[Problem]:
Reproduce the section of the listing that begins at the line containing "hide_parts(*replaces)" and finishes at the line containing "return zip(loop, loop[1:] + loop[:1])". Include both end lines and nothing beyond them.

[Data supplied]:
* START *
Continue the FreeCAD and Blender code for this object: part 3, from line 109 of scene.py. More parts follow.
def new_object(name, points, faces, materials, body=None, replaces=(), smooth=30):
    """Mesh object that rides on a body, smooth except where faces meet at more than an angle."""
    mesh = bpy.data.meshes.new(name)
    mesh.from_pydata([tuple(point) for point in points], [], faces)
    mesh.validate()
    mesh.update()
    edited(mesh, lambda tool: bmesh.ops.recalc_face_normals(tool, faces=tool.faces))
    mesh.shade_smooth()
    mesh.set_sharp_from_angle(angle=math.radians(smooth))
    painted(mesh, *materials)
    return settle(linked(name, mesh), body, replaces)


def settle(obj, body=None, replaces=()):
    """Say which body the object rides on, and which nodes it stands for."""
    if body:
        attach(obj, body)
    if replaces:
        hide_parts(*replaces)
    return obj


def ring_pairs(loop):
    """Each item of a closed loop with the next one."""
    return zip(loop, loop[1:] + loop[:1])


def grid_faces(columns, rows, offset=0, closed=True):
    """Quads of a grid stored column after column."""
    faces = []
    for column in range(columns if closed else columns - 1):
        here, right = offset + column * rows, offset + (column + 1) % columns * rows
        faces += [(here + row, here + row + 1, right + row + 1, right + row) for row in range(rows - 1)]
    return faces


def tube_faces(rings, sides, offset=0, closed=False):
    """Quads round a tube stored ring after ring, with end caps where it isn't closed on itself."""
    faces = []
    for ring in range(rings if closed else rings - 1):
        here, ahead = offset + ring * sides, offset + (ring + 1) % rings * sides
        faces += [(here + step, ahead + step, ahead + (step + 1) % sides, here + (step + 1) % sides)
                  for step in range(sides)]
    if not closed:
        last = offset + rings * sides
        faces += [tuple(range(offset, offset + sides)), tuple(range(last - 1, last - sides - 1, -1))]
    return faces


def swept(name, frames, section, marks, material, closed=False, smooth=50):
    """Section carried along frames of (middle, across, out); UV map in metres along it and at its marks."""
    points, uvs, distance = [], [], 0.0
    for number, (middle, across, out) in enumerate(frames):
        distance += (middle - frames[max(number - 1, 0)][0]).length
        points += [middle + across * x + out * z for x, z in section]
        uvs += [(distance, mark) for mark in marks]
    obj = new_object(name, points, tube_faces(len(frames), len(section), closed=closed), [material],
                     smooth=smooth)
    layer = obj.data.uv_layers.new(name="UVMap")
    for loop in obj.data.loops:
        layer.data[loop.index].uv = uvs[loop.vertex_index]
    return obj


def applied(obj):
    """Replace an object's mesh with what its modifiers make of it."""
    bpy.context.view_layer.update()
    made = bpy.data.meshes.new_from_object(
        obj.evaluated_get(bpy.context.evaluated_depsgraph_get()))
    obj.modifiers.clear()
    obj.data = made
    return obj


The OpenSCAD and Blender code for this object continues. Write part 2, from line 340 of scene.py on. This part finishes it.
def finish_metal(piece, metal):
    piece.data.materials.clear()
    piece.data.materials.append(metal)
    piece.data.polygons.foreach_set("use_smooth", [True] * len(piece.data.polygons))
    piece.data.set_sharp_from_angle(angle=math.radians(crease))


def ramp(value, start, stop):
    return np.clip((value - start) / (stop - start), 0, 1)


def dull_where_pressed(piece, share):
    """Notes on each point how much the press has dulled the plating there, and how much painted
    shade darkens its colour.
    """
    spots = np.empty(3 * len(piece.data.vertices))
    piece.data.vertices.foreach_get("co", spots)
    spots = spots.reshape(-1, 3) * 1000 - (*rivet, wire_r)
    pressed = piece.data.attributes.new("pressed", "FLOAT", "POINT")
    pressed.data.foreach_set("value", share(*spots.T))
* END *
[Completed task]:
        hide_parts(*replaces)
    return obj


def ring_pairs(loop):
    """Each item of a closed loop with the next one."""
    return zip(loop, loop[1:] + loop[:1])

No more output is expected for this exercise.